Commodity FX: AUD/USD, NZD/USD
AUD/USD (0.7168)
Bias: Neutral – lags NZD significantly. The -0.04% move is a stark divergence given commodity FX’s +0.77% average. Iron ore hasn’t provided a catalyst, and the RBA is perceived as less hawkish.
- Resistance: 0.7200 – round number, prior resistance. A break would align with NZD’s leadership.
- Support: 0.7140 – 50-day MA, session low. Losing this level would confirm AUD’s failure to participate.
- Invalidation: Break below 0.7120 would turn bearish, isolating AUD from the antipodean bid.
NZD/USD (0.5934)
Bias: Bullish – tape leader, elevated vol with 1.19% intraday range. The RBNZ’s hawkish hold is being repriced after weeks of neglect. The break above 0.5900 is decisive.

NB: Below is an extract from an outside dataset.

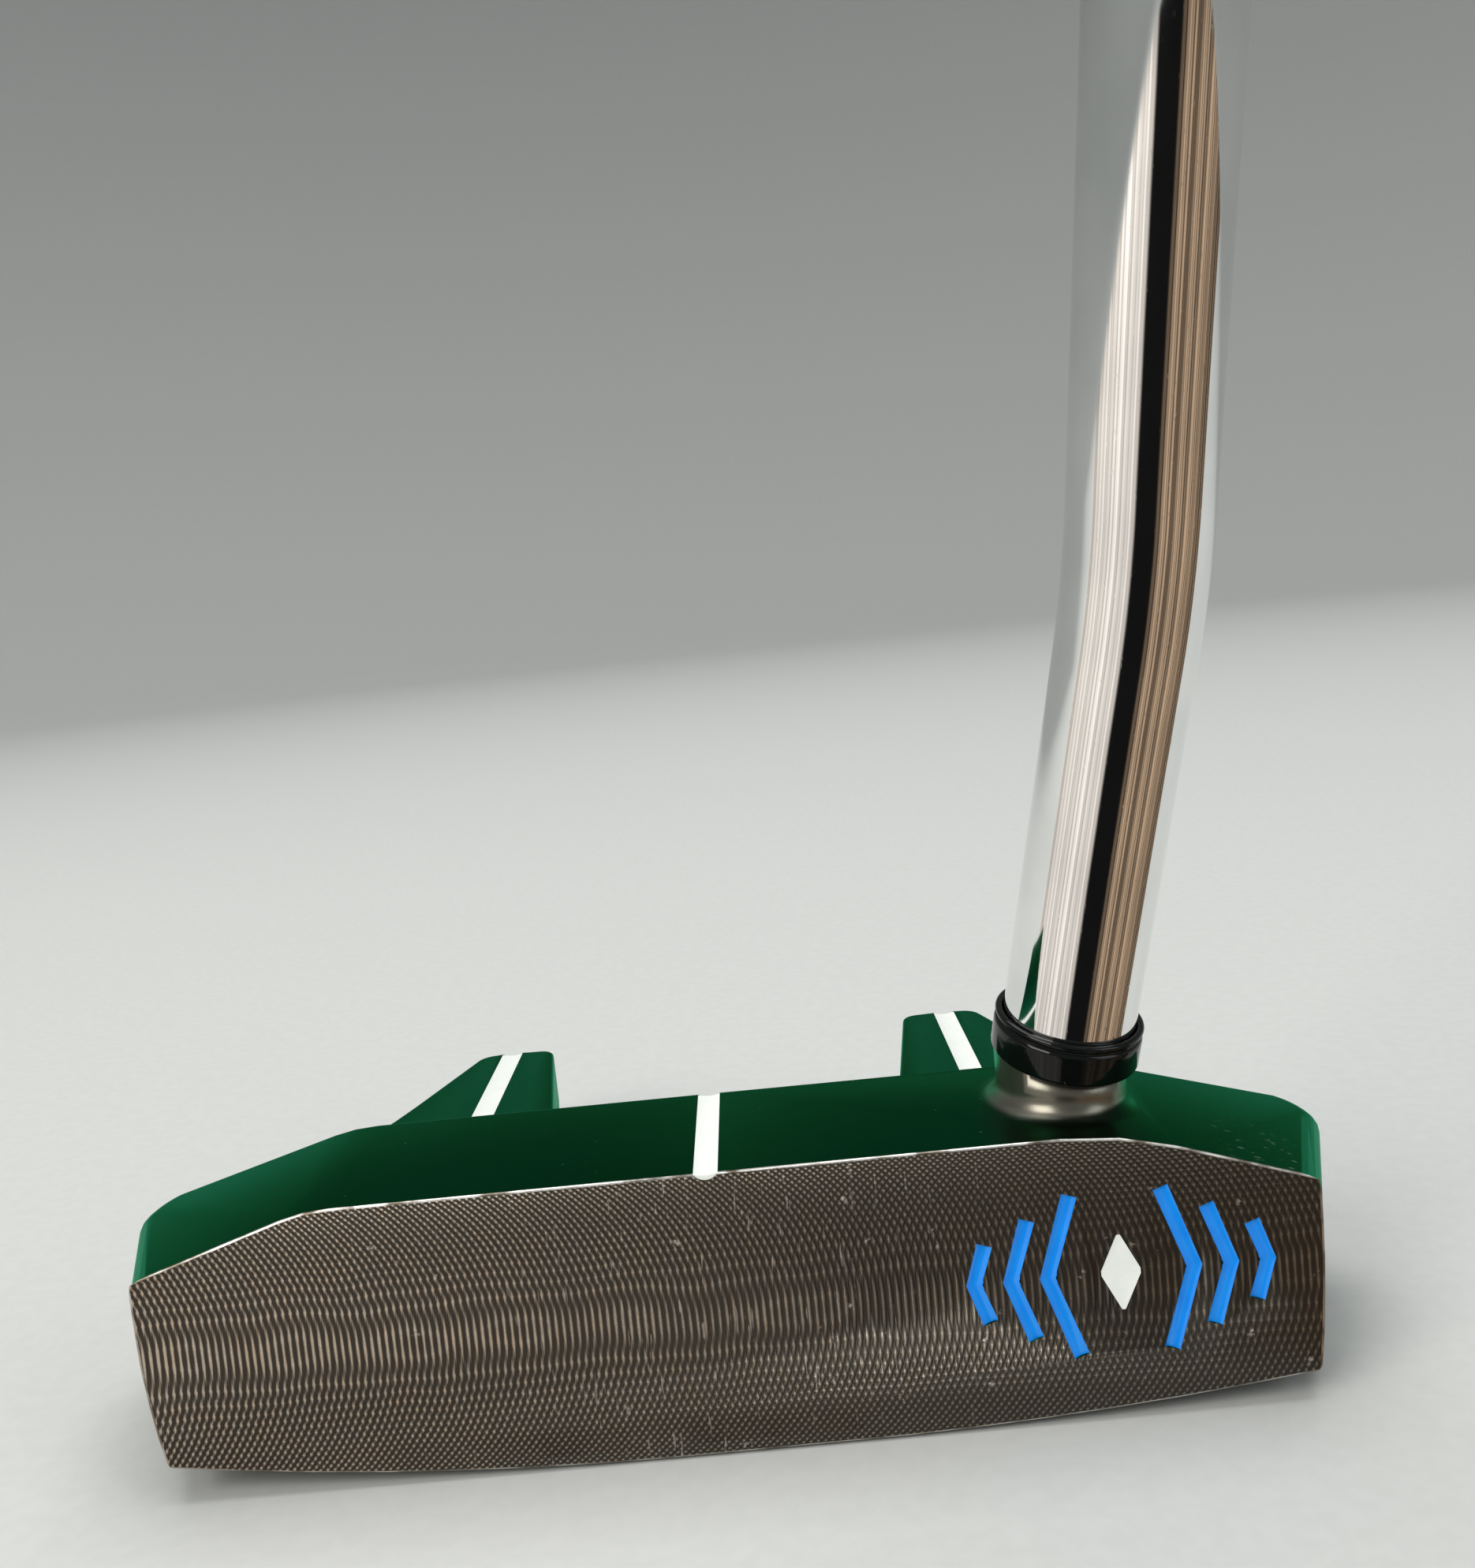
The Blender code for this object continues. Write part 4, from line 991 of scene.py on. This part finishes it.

- Resistance: 0.5950 – intraday high, volatility band. A close above opens 0.6000.
- Support: 0.5880 – pre-surge level, 20-day EMA. This is the new support pivot.
- Invalidation: A close below 0.5850 would signal a false breakout, likely on a risk-off event.
European cross: EUR/GBP (0.8667)
Bias: Neutral – compressing after last week’s divergence. The relative performance of +0.26pp for EUR vs GBP shows the cross is absorbing both ECB and BOE perceptions without a clear tilt.
- Resistance: 0.8700 – round number, prior high. A break would confirm EUR outperformance on hawkish ECB comments.
- Support: 0.8640 – session low, 100-day MA. A break below would reassert GBP’s relative advantage.
- Invalidation: Break above 0.8720 would turn bullish for EUR, likely on eurozone consumer confidence strength.
Cross-market read: correlations & risk appetite
The USD-bloc average -0.06% paired with yen-bloc -0.01% reveals a dollar block that is not broadly weak – CHF and CAD are drifting, not diving. Meanwhile commodity FX’s +0.77% is entirely driven by NZD, with AUD barely participating. This is not a risk-on risk-off rotation; it’s a cross-rate repricing within the antipodean space. The NZD surge is breaking the traditional AUD/NZD correlation (AUD/NZD dropped sharply to ~1.207 from 1.223 last week). At FX Pattern, we interpret this as a funding currency rotation out of CHF into NZD, not a broad risk appetite shift. The relative calm in USD/JPY and EUR/JPY reinforces this: yen is not being sold for risk, only CHF is supplying the bids.
What consensus may be missing
The market is framing today’s NZD surge as a delayed reaction to the RBNZ’s hawkish hold last month. But the intraday vol spike of 1.19% range, the weakness in USD/CHF (-0.19%), and the lack of AUD participation suggest a specific “funding currency rotation” out of CHF into NZD. If this holds, NZD/CHF (currently ~0.4680) could be the next breakout cross with potential to test 0.4800. Consensus overlooks this cross-rate dynamic because it’s not a simple risk bid; it’s a structural unwinding of CHF long positioning in a low-vol environment.
Forex forecast: base / alternate / invalidation scenarios
Base scenario: NZD/USD consolidates above 0.5900 as the RBNZ narrative settles, while EUR/USD remains trapped between 1.1600 and 1.1700. USD/JPY drifts toward 160.00 with intervention risk capping. The ECB-Fed divergence maintains the dollar-bloc’s slow grind lower, but NZD remains an outlier.
Alternate scenario: If Fed repricing accelerates on strong data (e.g., Richmond Fed manufacturing index above 20), EUR/USD breaks 1.1580, dragging GBP/USD toward 1.3350. NZD/USD would face profit-taking, dropping to 0.5850 as commodity FX corrects.
Invalidation scenario: A sudden risk-off event (equity sell-off, geopolitical escalation) would reverse the CHF→NZD rotation, sending NZD/USD below 0.5850 and pushing USD/CHF back to 0.7900. In that case, the yen bloc would strengthen, with USD/JPY falling to 157.50.
Session watchlist: named events with pair impact
- RBNZ Governor Orr speaking (22:00 GMT) – direct impact on NZD/USD. Hawkish tone could push NZD toward 0.5950; dovish would trigger profit-taking.
- Eurozone Consumer Confidence (May flash, 15:00 GMT) – EUR/USD and EUR/GBP. A miss below -20 would weaken EUR toward 1.1600; a beat above -18 could test 1.1680.
- US Richmond Fed Manufacturing Index (May, 14:00 GMT) – USD/JPY, USD/CAD. Consensus +10. A print above +15 would support USD/JPY toward 160.00; below zero would trigger a pullback to 158.50.